■ Recorded data ■
════════

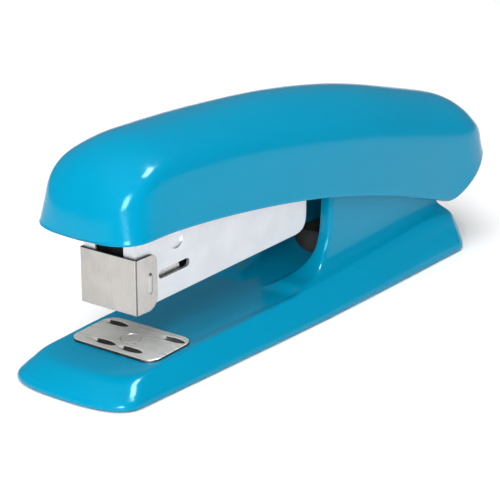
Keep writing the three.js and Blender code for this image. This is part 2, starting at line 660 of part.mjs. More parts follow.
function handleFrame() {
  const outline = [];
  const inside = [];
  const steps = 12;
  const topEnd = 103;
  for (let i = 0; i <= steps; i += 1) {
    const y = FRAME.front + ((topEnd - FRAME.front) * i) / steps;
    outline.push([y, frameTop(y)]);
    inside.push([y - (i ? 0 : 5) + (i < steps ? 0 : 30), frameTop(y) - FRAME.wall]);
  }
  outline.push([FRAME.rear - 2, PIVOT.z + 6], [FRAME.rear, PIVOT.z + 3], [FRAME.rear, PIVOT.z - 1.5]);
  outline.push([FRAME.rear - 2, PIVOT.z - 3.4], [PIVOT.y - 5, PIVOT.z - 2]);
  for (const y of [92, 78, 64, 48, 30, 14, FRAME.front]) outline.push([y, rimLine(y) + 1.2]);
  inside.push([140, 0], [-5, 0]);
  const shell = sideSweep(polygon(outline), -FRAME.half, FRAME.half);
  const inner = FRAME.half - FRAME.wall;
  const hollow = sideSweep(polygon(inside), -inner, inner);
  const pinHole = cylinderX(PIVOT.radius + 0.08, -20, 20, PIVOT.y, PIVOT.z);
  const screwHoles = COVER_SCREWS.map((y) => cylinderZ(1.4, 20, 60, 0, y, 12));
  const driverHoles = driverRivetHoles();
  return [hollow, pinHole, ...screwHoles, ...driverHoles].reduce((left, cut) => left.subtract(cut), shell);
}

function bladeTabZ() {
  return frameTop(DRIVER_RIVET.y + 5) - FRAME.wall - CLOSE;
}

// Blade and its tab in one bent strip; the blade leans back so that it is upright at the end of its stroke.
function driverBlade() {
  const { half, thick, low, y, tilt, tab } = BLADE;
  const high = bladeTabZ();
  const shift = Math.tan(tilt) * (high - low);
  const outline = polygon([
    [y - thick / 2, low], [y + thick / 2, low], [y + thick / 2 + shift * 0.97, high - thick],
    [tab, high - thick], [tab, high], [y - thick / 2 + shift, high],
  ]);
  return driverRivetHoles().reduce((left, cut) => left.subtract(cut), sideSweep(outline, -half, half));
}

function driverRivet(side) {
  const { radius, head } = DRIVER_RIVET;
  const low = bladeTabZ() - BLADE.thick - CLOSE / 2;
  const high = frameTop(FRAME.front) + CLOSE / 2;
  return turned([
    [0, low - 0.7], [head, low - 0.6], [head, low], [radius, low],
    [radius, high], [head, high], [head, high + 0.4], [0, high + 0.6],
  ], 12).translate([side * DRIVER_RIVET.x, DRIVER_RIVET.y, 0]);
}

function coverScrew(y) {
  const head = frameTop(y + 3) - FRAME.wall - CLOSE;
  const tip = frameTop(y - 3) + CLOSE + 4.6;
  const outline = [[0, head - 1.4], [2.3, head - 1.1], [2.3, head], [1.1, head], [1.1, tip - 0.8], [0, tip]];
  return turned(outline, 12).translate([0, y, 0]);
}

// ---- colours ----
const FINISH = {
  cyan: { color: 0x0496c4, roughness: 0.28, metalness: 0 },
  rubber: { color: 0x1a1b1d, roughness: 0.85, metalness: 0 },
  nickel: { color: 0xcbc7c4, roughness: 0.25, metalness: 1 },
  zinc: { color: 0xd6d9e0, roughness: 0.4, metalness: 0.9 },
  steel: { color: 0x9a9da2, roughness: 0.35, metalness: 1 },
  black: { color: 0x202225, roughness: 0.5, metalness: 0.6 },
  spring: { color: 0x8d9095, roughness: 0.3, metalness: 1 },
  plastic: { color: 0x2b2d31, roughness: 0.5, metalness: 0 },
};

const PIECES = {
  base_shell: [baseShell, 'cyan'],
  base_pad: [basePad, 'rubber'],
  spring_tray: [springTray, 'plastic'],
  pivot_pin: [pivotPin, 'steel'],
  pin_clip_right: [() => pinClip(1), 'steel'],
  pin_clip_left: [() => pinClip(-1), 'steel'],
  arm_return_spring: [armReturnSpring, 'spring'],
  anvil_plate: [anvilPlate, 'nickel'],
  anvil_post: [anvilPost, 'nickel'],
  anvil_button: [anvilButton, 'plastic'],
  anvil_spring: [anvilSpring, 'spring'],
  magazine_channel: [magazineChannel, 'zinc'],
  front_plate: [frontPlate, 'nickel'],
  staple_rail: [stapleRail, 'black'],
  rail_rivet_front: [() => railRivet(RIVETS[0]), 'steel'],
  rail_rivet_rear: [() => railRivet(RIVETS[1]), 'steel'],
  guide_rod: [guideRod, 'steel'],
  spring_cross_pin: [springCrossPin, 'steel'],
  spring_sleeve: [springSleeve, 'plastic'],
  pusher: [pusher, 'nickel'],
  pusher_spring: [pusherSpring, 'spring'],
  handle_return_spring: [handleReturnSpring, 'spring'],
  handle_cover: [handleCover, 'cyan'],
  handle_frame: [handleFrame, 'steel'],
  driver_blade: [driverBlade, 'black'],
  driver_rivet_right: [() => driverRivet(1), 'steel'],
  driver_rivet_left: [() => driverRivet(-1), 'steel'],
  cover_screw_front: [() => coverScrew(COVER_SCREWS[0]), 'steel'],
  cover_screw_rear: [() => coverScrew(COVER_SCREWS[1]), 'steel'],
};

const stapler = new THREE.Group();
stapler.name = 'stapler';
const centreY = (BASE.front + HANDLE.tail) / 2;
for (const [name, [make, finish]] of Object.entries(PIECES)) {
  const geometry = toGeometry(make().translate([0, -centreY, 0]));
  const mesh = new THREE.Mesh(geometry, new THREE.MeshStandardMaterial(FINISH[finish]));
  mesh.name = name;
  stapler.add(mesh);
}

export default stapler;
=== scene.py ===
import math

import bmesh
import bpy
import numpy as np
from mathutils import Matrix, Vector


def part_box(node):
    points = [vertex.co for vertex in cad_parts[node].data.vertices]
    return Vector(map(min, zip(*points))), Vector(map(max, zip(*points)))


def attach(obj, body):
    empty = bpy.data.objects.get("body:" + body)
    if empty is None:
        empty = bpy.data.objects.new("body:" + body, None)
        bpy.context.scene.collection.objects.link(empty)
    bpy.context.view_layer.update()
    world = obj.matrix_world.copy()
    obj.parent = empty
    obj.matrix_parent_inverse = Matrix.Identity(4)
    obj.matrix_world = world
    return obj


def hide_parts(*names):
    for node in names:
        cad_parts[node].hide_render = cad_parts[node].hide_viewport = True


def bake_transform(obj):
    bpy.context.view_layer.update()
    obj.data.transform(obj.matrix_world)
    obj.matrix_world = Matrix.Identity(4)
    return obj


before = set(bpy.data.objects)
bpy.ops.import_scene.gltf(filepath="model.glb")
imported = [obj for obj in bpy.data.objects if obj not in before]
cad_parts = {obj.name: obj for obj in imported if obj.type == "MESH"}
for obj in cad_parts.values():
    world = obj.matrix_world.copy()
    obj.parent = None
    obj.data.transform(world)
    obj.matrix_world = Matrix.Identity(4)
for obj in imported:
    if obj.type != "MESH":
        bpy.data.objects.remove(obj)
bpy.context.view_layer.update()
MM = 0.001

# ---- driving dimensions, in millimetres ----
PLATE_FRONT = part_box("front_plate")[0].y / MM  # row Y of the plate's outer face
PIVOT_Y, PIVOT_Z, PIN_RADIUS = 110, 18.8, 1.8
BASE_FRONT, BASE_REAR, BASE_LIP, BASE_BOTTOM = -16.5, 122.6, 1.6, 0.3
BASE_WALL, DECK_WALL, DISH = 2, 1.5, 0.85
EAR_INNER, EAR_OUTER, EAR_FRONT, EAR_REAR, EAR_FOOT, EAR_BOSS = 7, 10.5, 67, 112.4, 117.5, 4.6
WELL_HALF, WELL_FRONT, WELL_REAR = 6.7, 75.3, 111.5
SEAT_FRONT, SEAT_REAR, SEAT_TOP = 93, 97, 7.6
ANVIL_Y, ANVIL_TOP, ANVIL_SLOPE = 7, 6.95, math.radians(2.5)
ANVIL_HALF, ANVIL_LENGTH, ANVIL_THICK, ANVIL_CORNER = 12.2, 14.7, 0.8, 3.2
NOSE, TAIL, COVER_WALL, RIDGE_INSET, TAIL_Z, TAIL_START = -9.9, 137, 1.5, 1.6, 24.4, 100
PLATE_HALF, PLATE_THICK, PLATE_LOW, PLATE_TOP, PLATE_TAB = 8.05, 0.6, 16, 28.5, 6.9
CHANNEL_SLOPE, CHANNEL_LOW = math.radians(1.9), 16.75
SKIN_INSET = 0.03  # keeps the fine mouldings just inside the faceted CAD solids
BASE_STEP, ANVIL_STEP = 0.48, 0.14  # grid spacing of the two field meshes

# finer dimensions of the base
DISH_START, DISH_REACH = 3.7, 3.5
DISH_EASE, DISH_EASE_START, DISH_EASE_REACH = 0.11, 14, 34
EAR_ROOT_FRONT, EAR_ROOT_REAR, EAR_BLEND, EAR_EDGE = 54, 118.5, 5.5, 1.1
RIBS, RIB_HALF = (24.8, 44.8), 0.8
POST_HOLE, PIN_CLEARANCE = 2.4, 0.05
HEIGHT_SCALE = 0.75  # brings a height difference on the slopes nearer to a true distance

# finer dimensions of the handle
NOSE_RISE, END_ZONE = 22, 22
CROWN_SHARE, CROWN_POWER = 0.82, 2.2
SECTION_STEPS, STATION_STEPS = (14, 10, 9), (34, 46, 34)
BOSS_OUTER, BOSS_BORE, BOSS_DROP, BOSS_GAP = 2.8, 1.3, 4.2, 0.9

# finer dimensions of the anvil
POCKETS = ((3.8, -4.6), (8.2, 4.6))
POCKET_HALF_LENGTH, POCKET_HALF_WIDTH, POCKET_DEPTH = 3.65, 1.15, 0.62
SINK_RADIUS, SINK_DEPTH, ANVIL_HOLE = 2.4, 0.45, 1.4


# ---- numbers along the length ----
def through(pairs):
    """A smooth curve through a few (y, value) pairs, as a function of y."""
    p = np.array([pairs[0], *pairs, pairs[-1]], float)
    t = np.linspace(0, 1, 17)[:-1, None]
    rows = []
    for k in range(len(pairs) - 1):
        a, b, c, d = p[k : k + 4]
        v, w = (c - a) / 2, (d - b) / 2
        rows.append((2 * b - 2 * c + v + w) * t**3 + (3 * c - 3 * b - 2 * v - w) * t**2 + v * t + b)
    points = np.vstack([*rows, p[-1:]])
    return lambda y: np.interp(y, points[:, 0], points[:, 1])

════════

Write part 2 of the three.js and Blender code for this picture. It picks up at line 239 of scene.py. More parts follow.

════════

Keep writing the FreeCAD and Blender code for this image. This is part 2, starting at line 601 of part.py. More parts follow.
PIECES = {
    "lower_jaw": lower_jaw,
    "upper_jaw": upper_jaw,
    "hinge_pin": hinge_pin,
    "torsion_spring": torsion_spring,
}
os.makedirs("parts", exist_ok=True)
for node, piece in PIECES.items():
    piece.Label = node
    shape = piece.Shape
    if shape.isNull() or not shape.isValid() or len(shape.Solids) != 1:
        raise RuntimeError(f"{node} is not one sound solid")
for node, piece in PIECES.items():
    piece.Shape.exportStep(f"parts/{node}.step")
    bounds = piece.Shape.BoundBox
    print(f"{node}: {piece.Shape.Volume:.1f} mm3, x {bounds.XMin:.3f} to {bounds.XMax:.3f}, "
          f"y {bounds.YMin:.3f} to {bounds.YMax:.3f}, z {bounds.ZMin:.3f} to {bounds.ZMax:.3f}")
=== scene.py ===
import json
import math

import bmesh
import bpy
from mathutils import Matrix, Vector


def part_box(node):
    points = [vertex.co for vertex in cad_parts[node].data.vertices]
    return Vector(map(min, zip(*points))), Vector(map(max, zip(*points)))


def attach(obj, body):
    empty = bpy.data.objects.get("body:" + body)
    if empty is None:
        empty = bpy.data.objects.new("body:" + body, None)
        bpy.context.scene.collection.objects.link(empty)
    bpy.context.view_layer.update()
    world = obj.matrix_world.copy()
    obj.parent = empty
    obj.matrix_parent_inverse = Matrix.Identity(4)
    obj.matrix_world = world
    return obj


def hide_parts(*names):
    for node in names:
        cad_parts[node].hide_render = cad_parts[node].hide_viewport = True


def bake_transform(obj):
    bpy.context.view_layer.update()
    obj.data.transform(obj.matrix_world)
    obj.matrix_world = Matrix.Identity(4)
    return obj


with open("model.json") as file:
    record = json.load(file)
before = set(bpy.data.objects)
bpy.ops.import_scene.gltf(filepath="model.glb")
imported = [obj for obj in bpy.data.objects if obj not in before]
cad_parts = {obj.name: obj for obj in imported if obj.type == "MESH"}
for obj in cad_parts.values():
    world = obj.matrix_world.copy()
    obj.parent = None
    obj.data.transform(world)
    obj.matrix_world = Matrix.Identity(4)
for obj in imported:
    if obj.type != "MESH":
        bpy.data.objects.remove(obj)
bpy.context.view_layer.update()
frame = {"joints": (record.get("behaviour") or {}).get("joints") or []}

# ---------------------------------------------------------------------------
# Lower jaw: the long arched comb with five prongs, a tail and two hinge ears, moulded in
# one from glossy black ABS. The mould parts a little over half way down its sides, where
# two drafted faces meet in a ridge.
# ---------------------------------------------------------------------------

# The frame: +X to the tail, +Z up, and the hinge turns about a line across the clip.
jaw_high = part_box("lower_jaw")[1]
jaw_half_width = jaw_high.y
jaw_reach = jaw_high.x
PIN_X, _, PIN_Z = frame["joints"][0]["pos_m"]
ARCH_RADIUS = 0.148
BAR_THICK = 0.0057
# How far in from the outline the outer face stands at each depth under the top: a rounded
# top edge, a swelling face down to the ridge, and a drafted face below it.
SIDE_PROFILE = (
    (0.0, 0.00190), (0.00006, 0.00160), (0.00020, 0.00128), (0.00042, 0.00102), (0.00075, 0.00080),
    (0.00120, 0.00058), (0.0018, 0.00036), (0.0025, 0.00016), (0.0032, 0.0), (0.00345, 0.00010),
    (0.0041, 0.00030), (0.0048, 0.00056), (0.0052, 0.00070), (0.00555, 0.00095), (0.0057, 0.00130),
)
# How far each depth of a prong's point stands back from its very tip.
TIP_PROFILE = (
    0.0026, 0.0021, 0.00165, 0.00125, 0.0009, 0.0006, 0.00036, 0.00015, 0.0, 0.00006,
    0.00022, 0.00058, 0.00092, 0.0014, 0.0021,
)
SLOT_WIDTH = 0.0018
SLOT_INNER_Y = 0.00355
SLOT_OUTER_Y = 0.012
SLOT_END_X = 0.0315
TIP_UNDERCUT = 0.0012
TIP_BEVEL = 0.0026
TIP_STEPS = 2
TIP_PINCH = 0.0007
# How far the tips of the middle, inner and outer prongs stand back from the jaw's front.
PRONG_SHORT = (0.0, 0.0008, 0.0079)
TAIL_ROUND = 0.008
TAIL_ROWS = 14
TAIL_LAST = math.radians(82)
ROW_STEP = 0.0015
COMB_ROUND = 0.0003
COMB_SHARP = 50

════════

■ Challenge ■
Pick out the lines above that hold the string "image" and show them.

■ Exercise result ■
Keep writing the three.js and Blender code for this image. This is part 2, starting at line 660 of part.mjs. More parts follow.
Keep writing the FreeCAD and Blender code for this image. This is part 2, starting at line 601 of part.py. More parts follow.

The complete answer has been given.